**Challenge**
From the records below, transcribe only the lines running from the one with "part finishes it." through the one with "the uneven surface.". Keep both of those end lines.

(Entries with model source code)
··········

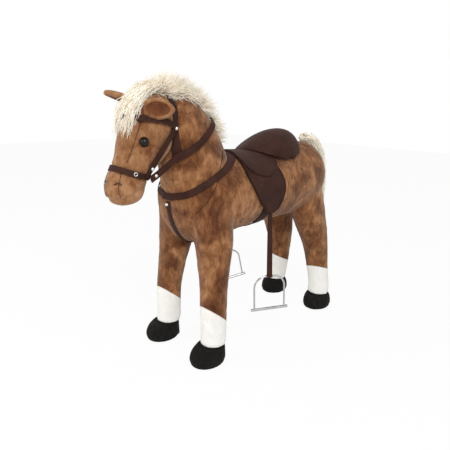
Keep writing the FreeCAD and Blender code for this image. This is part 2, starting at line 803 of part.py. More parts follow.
# ---- stirrups: strap on a rivet under the flap, twisted to a loop round the iron ------------------
rivet_z = mid_height - 40
rivet_flange = 0.8
rivet_head = 1.0
rivet_head_radius = 7.0
rivet_play = 0.2              # along the rivet, beside the strap
flap_inner = barrel_half_width + flap_lift
leather_y = flap_inner - rivet_flange - rivet_play / 2 - leather_thickness / 2
wire_z = rivet_z - stirrup_drop
loop_radius = wire_radius + wire_clearance + loop_wall
strap_straight = 26.0
twist_steps = 5


def stirrup_rivet(side):
    place = V(stirrup_x, side * flap_inner, rivet_z)
    inward = LEFT * -side
    reach = rivet_flange + leather_thickness + rivet_play
    flange = Part.makeCylinder(rivet_head_radius, rivet_flange, place, inward)
    shank = Part.makeCylinder(rivet_radius, reach + rivet_head, place, inward)
    head_disc = Part.makeCylinder(rivet_head_radius, rivet_head, place + inward * reach, inward)
    return joined([flange, shank, head_disc])


def strap_section(height, turn, y):
    across = V(math.cos(turn), -math.sin(turn), 0) * (leather_width / 2)
    thick = V(math.sin(turn), math.cos(turn), 0) * (leather_thickness / 2)
    centre = V(stirrup_x, y, height)
    corners = [across + thick, thick - across, -across - thick, across - thick]
    return Part.makePolygon([centre + corner for corner in corners + corners[:1]])


def wire_direction():
    turn = math.radians(leather_twist)
    return V(math.cos(turn), -math.sin(turn), 0)


def stirrup_leather(side):
    y = side * leather_y
    back = V(stirrup_x, y - leather_thickness / 2, rivet_z)
    top = Part.makeCylinder(leather_width / 2, leather_thickness, back, LEFT)
    upper = Part.makeBox(
        leather_width, leather_thickness, strap_straight, back - V(leather_width / 2, 0, strap_straight))
    twist_top = rivet_z - strap_straight
    twist_bottom = wire_z + loop_radius - 1.0
    sections = []
    for i in range(twist_steps + 1):
        share = i / twist_steps
        height = twist_top + share * (twist_bottom - twist_top)
        sections.append(strap_section(height, share * math.radians(leather_twist), y))
    lower = Part.makeLoft(sections, True, False, False, 3)
    direction = wire_direction()
    loop_start = V(stirrup_x, y, wire_z) - direction * (leather_width / 2)
    loop = Part.makeCylinder(loop_radius, leather_width, loop_start, direction)
    rivet_hole = Part.makeCylinder(
        rivet_radius + rivet_clearance, 3 * leather_thickness, back - LEFT * leather_thickness, LEFT)
    wire_hole = Part.makeCylinder(
        wire_radius + wire_clearance, 2 * leather_width,
        loop_start - direction * (leather_width / 2), direction)
    return joined([top, upper, lower, loop]).cut(rivet_hole).cut(wire_hole).removeSplitter()


def stirrup_iron(side):
    origin = V(stirrup_x, side * leather_y, wire_z)
    direction = wire_direction()

    def at(along, down):
        return origin + direction * along - UP * down

    radius = iron_half_shoulder - iron_half_top
    corner = radius * (1 - math.sqrt(0.5))
    edges = [
        Part.LineSegment(at(-iron_half_shoulder, iron_height), at(-iron_half_shoulder, radius)).toShape(),
        Part.Arc(
            at(-iron_half_shoulder, radius), at(-iron_half_shoulder + corner, corner),
            at(-iron_half_top, 0)).toShape(),
        Part.LineSegment(at(-iron_half_top, 0), at(iron_half_top, 0)).toShape(),
        Part.Arc(
            at(iron_half_top, 0), at(iron_half_shoulder - corner, corner),
            at(iron_half_shoulder, radius)).toShape(),
        Part.LineSegment(at(iron_half_shoulder, radius), at(iron_half_shoulder, iron_height)).toShape(),
    ]
    profile = Part.Wire(Part.makeCircle(wire_radius, at(-iron_half_shoulder, iron_height), UP))
    bow = Part.Wire(edges).makePipeShell([profile], True, False)
    tread = Part.makeCylinder(
        tread_radius, 2 * tread_half_length, at(-tread_half_length, iron_height), direction)
    return bow.fuse(tread)


parts["stirrup_rivets"] = Part.makeCompound([stirrup_rivet(side) for side in sides.values()])
swings = {"left": left_swing, "right": right_swing}
for side_name, side in sides.items():
    rivet_place = V(stirrup_x, side * leather_y, rivet_z)
    for node, shape in (("stirrup_leather_", stirrup_leather(side)), ("stirrup_iron_", stirrup_iron(side))):
        shape.rotate(rivet_place, LEFT, swings[side_name])
        parts[node + side_name] = shape

# ---- long-pile mane, forelock and tail -----------------------------------------------------------
# Mane sections: from the neck root and the chin to the centre, direction of the pile in degrees
# from forward, half height, half width.
mane_profile = [
    (136.0, 252.0, 80.0, 18.0, 22.0),
    (108.0, 256.0, 92.0, 28.0, 31.0),
    (70.0, 248.0, 104.0, 30.0, 34.0),
    (30.0, 236.0, 116.0, 29.0, 33.0),
    (-4.0, 214.0, 130.0, 27.0, 30.0),
    (-32.0, 184.0, 142.0, 25.0, 26.0),
    (-58.0, 156.0, 144.0, 20.0, 21.0),
    (-78.0, 134.0, 138.0, 10.0, 11.0),
]
forelock_profile = [
    (142.0, 255.0, 78.0, 12.0, 19.0),
    (161.0, 245.0, 62.0, 13.0, 27.0),
    (181.0, 228.0, 44.0, 12.0, 32.0),
    (195.0, 206.0, 24.0, 11.0, 33.0),
    (204.0, 183.0, 10.0, 8.0, 29.0),
    (209.0, 165.0, 5.0, 5.0, 17.0),
]


def pile(profile):
    sections = []
    for ahead, above, direction, half_height, half_width in profile:
        x, z = from_root(ahead, above)
        along = V(math.cos(math.radians(direction)), 0, math.sin(math.radians(direction)))
        sections.append((V(x, 0, z), along, half_height, half_width))
    return stuffed(sections, 0.0)


headpiece_prism = ribbon(poll_line, strap_width + 2 * gap, "both")
headpiece_space = band(["head", "neck"], 0.0, second_layer, headpiece_prism)
browband_prism = ribbon(brow_line, browband_width + 2 * gap, "both")
browband_space = band(["head"], 0.0, third_layer, browband_prism)
rein_space = ribbon(rein_line, rein_width + 2 * gap, "both")
plush_forms = [form("head", gap), form("neck", gap)]
for side_name in sides:
    ear_shape = without(ear(side_name), plush_forms + [browband_space, headpiece_space])
    parts["ear_" + side_name] = biggest(ear_shape)

# Mane and forelock meet over the poll, a clearance apart.
parting_x = neck_root.x + 140
parting_z = chin_height + 150
mane_zone = Part.makeBox(far, far, far, V(parting_x - far, -far / 2, parting_z - far / 2))
forelock_zone = Part.makeBox(far, far, far, V(parting_x + gap, -far / 2, parting_z))
mane = without(pile(mane_profile), plush_forms + [headpiece_space, rein_space]).common(mane_zone)
mane_scrap = 4000.0           # offcuts of the mane below this volume are left out
parts["mane"] = Part.makeCompound([solid for solid in mane.Solids if solid.Volume > mane_scrap])
forelock = without(pile(forelock_profile), plush_forms + [headpiece_space, browband_space])
parts["forelock"] = biggest(forelock.common(forelock_zone))

# Tail sections: behind the rump, height from the back, half depth, half width.
tail_profile = [
    (32.0, 20.0, 8.0, 14.0),
    (20.0, 14.0, 18.0, 24.0),
    (-4.0, -10.0, 24.0, 32.0),
    (-18.0, -50.0, 24.0, 36.0),
    (-28.0, -130.0, 22.0, 37.0),
    (-34.0, -210.0, 19.0, 33.0),
    (-38.0, -280.0, 14.0, 24.0),
    (-40.0, -330.0, 7.0, 11.0),
]
tail_dock = V(rump_x + 26, 0, back_height + 16)
tail_sections = []
for ahead, above, half_thickness, half_width in tail_profile:
    tail_sections.append((V(rump_x + ahead, 0, back_height + above), FORWARD, half_thickness, half_width))
parts["tail"] = biggest(stuffed(tail_sections, 0.0).cut(form("barrel", gap)))

# ---- origin at the bottom centre, and files ------------------------------------------------------
overall = FreeCAD.BoundBox()
for shape in parts.values():
    overall.add(shape.optimalBoundingBox(False))
middle = V((overall.XMin + overall.XMax) / 2, (overall.YMin + overall.YMax) / 2, overall.ZMin)
os.makedirs("parts", exist_ok=True)
for node, shape in parts.items():
    shape.translate(-middle)
    shape.exportStep("parts/" + node + ".step")
    volume = sum(solid.Volume for solid in shape.Solids) / 1000
    print(node, len(shape.Solids), round(volume, 1), shape.isValid())
print("overall size", round(overall.XLength, 1), round(overall.YLength, 1), round(overall.ZLength, 1))
print("moved by", -middle)
print("stirrup rivet", V(stirrup_x, leather_y, rivet_z) - middle)
for side_name, side in sides.items():
    rivet_place = V(stirrup_x, side * leather_y, rivet_z)
    swing = FreeCAD.Rotation(LEFT, swings[side_name])
    wire_place = rivet_place - swing.multVec(UP * stirrup_drop)
    print(side_name + " wire", wire_place - middle, swing.multVec(wire_direction()))
print("tail dock", tail_dock - middle)
for end in ("front", "rear"):
    line_x, line_y, profile, toe = leg_plans[end][:4]
    print(end + " sole", V(line_x + profile[0][1] + toe, line_y + profile[0][2], 0) - middle)
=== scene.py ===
import math
import random

import bmesh
import bpy
from mathutils import Matrix, Vector, noise
from mathutils.bvhtree import BVHTree
from mathutils.kdtree import KDTree


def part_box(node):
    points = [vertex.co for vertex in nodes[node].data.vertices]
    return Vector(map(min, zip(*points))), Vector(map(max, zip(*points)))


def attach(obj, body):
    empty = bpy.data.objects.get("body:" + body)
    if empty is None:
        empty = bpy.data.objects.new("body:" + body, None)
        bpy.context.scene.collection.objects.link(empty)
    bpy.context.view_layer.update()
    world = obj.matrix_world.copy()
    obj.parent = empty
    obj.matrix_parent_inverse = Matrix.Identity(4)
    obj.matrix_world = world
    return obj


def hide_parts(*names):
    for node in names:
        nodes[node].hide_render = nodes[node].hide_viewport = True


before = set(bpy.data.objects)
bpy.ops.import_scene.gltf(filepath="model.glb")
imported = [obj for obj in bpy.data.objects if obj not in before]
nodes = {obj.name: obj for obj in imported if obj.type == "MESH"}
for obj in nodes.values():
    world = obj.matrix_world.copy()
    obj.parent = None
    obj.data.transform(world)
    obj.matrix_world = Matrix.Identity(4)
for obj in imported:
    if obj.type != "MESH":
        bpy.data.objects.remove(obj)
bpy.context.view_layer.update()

# ---- plush hide -------------------------------------------------------------------------------
# The horse's hide is short caramel plush, cut in panels, sewn over the stuffing and closed at the
# seams. Head, trunk and upper legs are skins drawn over the frame's covers and stuffing.
leg_names = ["front_left", "front_right", "rear_left", "rear_right"]
swell = 0.0005                # joins covers and stuffing across their clearance


def new_node(tree, kind, values=None, **settings):
    """A shader node with its settings and its unlinked inputs filled in."""
    made = tree.nodes.new(kind)
    for name, value in settings.items():
        setattr(made, name, value)
    for name, value in (values or {}).items():
        made.inputs[name].default_value = value
    return made


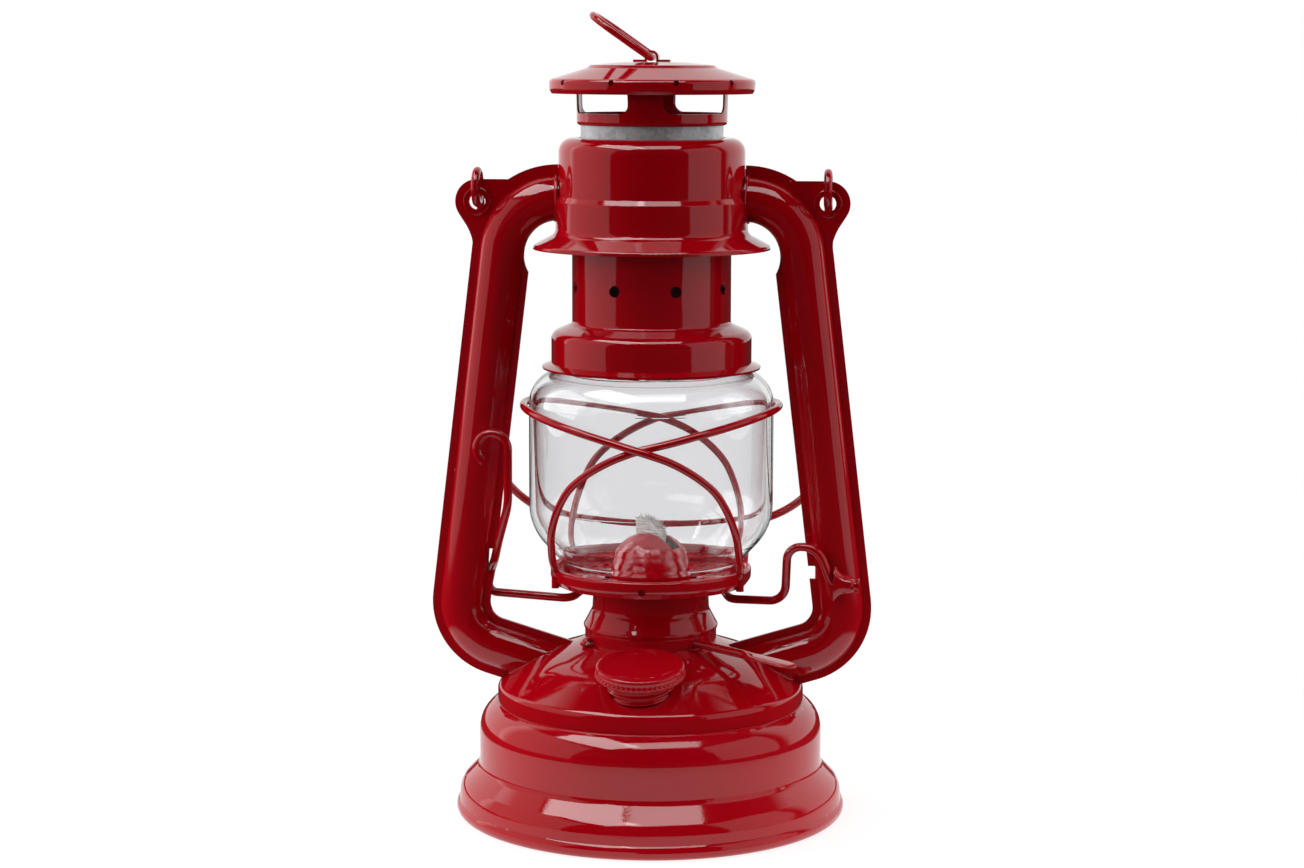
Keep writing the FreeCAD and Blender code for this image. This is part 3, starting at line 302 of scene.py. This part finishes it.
def new_material(name):
    """Material of that name, with its tree, its Principled shader and its Object coordinates."""
    material = bpy.data.materials.new(name)
    material.use_nodes = True
    tree = material.node_tree
    spot = node(tree, "ShaderNodeTexCoord").outputs["Object"]
    return material, tree, tree.nodes["Principled BSDF"], spot


def surface_material(name, colours, roughness, wave_scale, grain_scale, grain_share, depth, metallic=0.0,
                     ior=1.5, thin=None, bare=None, chip_scale=260.0, chip_share=0.16, edge_width=0.0005):
    """Principled material whose colour and roughness drift between two values with the uneven surface.

    Where thin is given, the colour turns to it along edges; where bare is given, chips show that colour.
    """
    material, tree, shader, spot = new_material(name)
    surface = node(tree, "ShaderNodeGroup", {
        "Position": spot, "Wave Scale": wave_scale, "Grain Scale": grain_scale, "Grain Share": grain_share},
        node_tree=uneven).outputs
    colour = mixed(tree, ramp(tree, surface["Mask"], wave_low, wave_high), *colours)
    rough = ramp(tree, surface["Mask"], wave_low, wave_high, *roughness)
    if thin:
        wear = node(tree, "ShaderNodeGroup", {
            "Position": spot, "Edge Width": edge_width, "Chip Scale": chip_scale, "Chip Share": chip_share},
            node_tree=worn).outputs
        colour = mixed(tree, math_node(tree, "MULTIPLY", wear["Edge"], thin_share), colour, thin)
        colour = mixed(tree, wear["Chips"], colour, bare)
        rough = math_node(tree, "ADD", rough, math_node(tree, "MULTIPLY", wear["Chips"], chip_roughness))
    plug(tree, shader, {
        "Base Color": colour, "Metallic": metallic, "Roughness": rough, "IOR": ior,
        "Normal": bumped(tree, surface["Height"], depth)})
    return material


def dress(material, *names):
    """Gives those nodes of the solid model that material."""
    for name in names:
        nodes[name].data.materials.clear()
        nodes[name].data.materials.append(material)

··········

**Worked answer**
Keep writing the FreeCAD and Blender code for this image. This is part 3, starting at line 302 of scene.py. This part finishes it.
def new_material(name):
    """Material of that name, with its tree, its Principled shader and its Object coordinates."""
    material = bpy.data.materials.new(name)
    material.use_nodes = True
    tree = material.node_tree
    spot = node(tree, "ShaderNodeTexCoord").outputs["Object"]
    return material, tree, tree.nodes["Principled BSDF"], spot


def surface_material(name, colours, roughness, wave_scale, grain_scale, grain_share, depth, metallic=0.0,
                     ior=1.5, thin=None, bare=None, chip_scale=260.0, chip_share=0.16, edge_width=0.0005):
    """Principled material whose colour and roughness drift between two values with the uneven surface.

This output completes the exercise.